Larger-than-life characters tend to live on in the imaginations of others long after their deaths, and Minnie Rae is no exception. Beside Peter Pan’s Wendy, she was also named a Discordian saint in 2006 (unsurprising, given that the Emperor Norton was a major influence on the philosophy); the Discordians seem to have started a rumor that the BART (Bay Area Rapid Transit) train system was named after her son Bartholomew. Minnie believed in reincarnation, and claimed to have been a Babylonian harlot who was mentioned in the Bible; whether she meant Revelation’s “Whore of Babylon” is unknown. But it seems likely that her belief inspired two modern-day strippers to claim to be Minnie reincarnated; one of them, who went by Fannie Mae, worked in Los Angeles during the ‘90’s.
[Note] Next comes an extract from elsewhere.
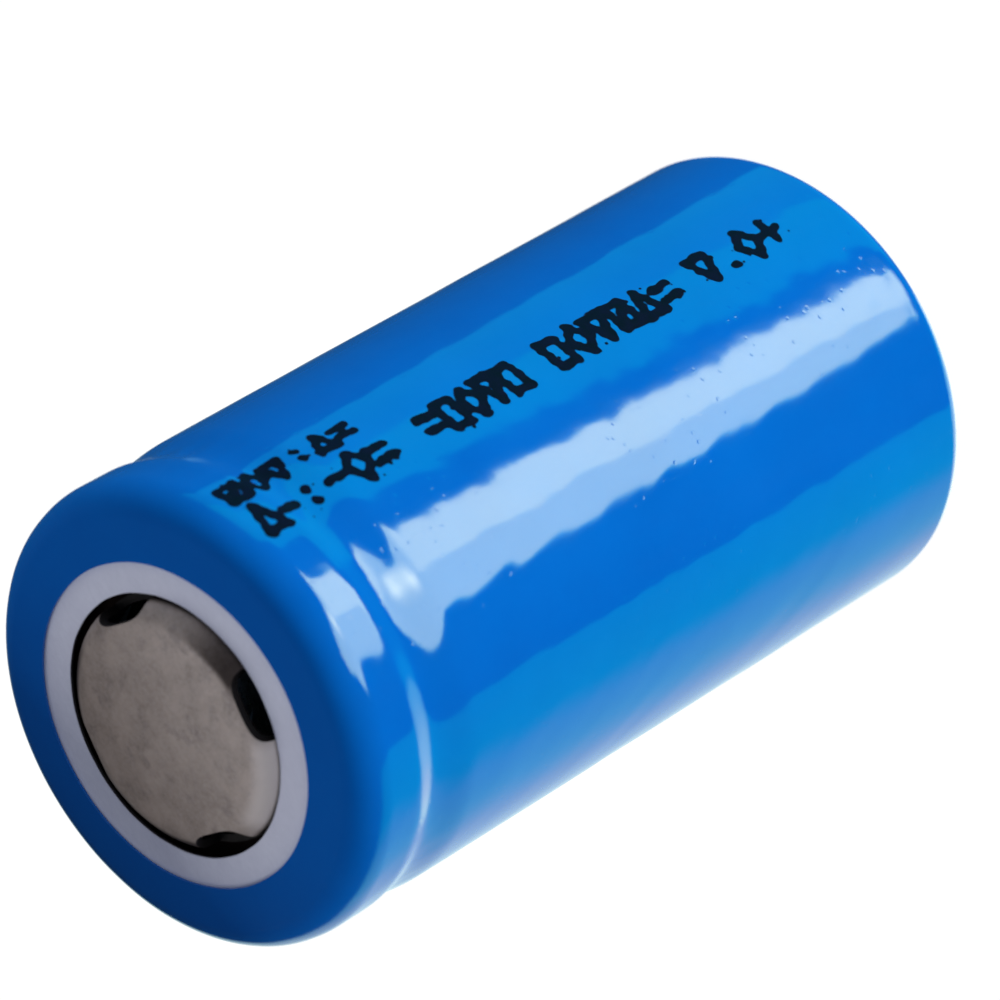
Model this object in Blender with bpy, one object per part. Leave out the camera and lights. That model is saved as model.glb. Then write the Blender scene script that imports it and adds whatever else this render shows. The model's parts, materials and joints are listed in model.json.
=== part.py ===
"""Cylindrical lithium-ion cell, 18350 format, as an assembly of separate pieces.

Frame: +Z runs along the cell's axis towards the positive end. The origin is
the centre of the negative terminal face. Lengths are in millimetres and are
turned into metres where a mesh is made. Outlines are (radius, height) points.
"""

from math import cos, hypot, pi, radians, sin

import bmesh
import bpy
from mathutils import Vector

MM = 0.001

# ---- shared dimensions --------------------------------------------------------
CELL_LENGTH = 35.0  # negative face to positive face
CELL_RADIUS = 9.15  # over the film sleeve
SIDES = 40  # facets of every turned piece, so that nested walls stay parallel
SHARP_ANGLE = radians(30)
WELD_DISTANCE = 1e-8  # metres
CLEARANCE = 0.03  # between pieces that touch on the real cell
CUTTER_HEIGHT = 2.0  # of the cutters that go through a flat disc


# ---- scene and meshes ---------------------------------------------------------
def clear_scene():
    for obj in list(bpy.data.objects):
        bpy.data.objects.remove(obj, do_unlink=True)


def material(name, colour, roughness, metallic=0.0):
    made = bpy.data.materials.new(name)
    made.use_nodes = True
    shader = made.node_tree.nodes["Principled BSDF"]
    shader.inputs["Base Color"].default_value = (*colour, 1.0)
    shader.inputs["Roughness"].default_value = roughness
    shader.inputs["Metallic"].default_value = metallic
    return made


def add_object(name, bm):
    """Turns a bmesh into an object in the scene and frees the bmesh."""
    mesh = bpy.data.meshes.new(name)
    bm.to_mesh(mesh)
    bm.free()
    obj = bpy.data.objects.new(name, mesh)
    bpy.context.scene.collection.objects.link(obj)
    return obj


def add_piece(name, bm, finish):
    """Adds a bmesh as one piece, welded, facing out and shaded smooth."""
    bmesh.ops.remove_doubles(bm, verts=bm.verts[:], dist=WELD_DISTANCE)
    bmesh.ops.recalc_face_normals(bm, faces=bm.faces[:])
    obj = add_object(name, bm)
    obj.data.shade_smooth()
    obj.data.set_sharp_from_angle(angle=SHARP_ANGLE)
    obj.data.materials.append(finish)
    return obj


def turned(name, outline, finish):
    """A closed outline spun about Z. An outline that starts and ends on the
    axis makes a piece with no bore."""
    bm = bmesh.new()
    points = [bm.verts.new((radius * MM, 0.0, z * MM)) for radius, z in outline]
    edges = [bm.edges.new(pair) for pair in zip(points, points[1:])]
    if outline[0][0] > 0 or outline[-1][0] > 0:
        edges.append(bm.edges.new((points[-1], points[0])))
    bmesh.ops.spin(
        bm,
        geom=points + edges,
        cent=(0, 0, 0),
        axis=(0, 0, 1),
        angle=2 * pi,
        steps=SIDES,
        use_merge=True,
    )
    return add_piece(name, bm, finish)


def ring(name, inner, outer, heights, finish):
    """A flat ring of rectangular section."""
    low, high = heights
    outline = [(inner, low), (outer, low), (outer, high), (inner, high)]
    return turned(name, outline, finish)


def loft(name, loops, finish):
    """A solid through equal closed loops of points, capped at both ends."""
    bm = bmesh.new()
    rows = [[bm.verts.new(Vector(point) * MM) for point in loop] for loop in loops]
    count = len(rows[0])
    for row, following in zip(rows, rows[1:]):
        for i in range(count):
            j = (i + 1) % count
            bm.faces.new((row[i], row[j], following[j], following[i]))
    bm.faces.new(rows[0][::-1])
    bm.faces.new(rows[-1])
    return add_piece(name, bm, finish)


# ---- outlines -----------------------------------------------------------------
def arc(centre, radii, start_deg, end_deg, steps):
    """Points of an elliptical arc in the (radius, height) plane."""
    points = []
    for i in range(steps + 1):
        turn = radians(start_deg + (end_deg - start_deg) * i / steps)
        points.append((centre[0] + radii[0] * cos(turn), centre[1] + radii[1] * sin(turn)))
    return points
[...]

The other, Kitty, worked on Bourbon Street in New Orleans during the ‘50s and ‘60s, knew Lord Omar Khayyam Ravenhurst (one of the founders of Discordianism), and because of that connection (and a tentative one to Jack Ruby) was suspected by Jim Garrison as being connected to the Kennedy assassination conspiracy. Confused yet? Read some of the links, and it’ll probably get worse. But it all goes to show that when dealing with the demimonde, appearances are often more important than reality, and adhering to conventional beliefs about women and girls is foolish at best.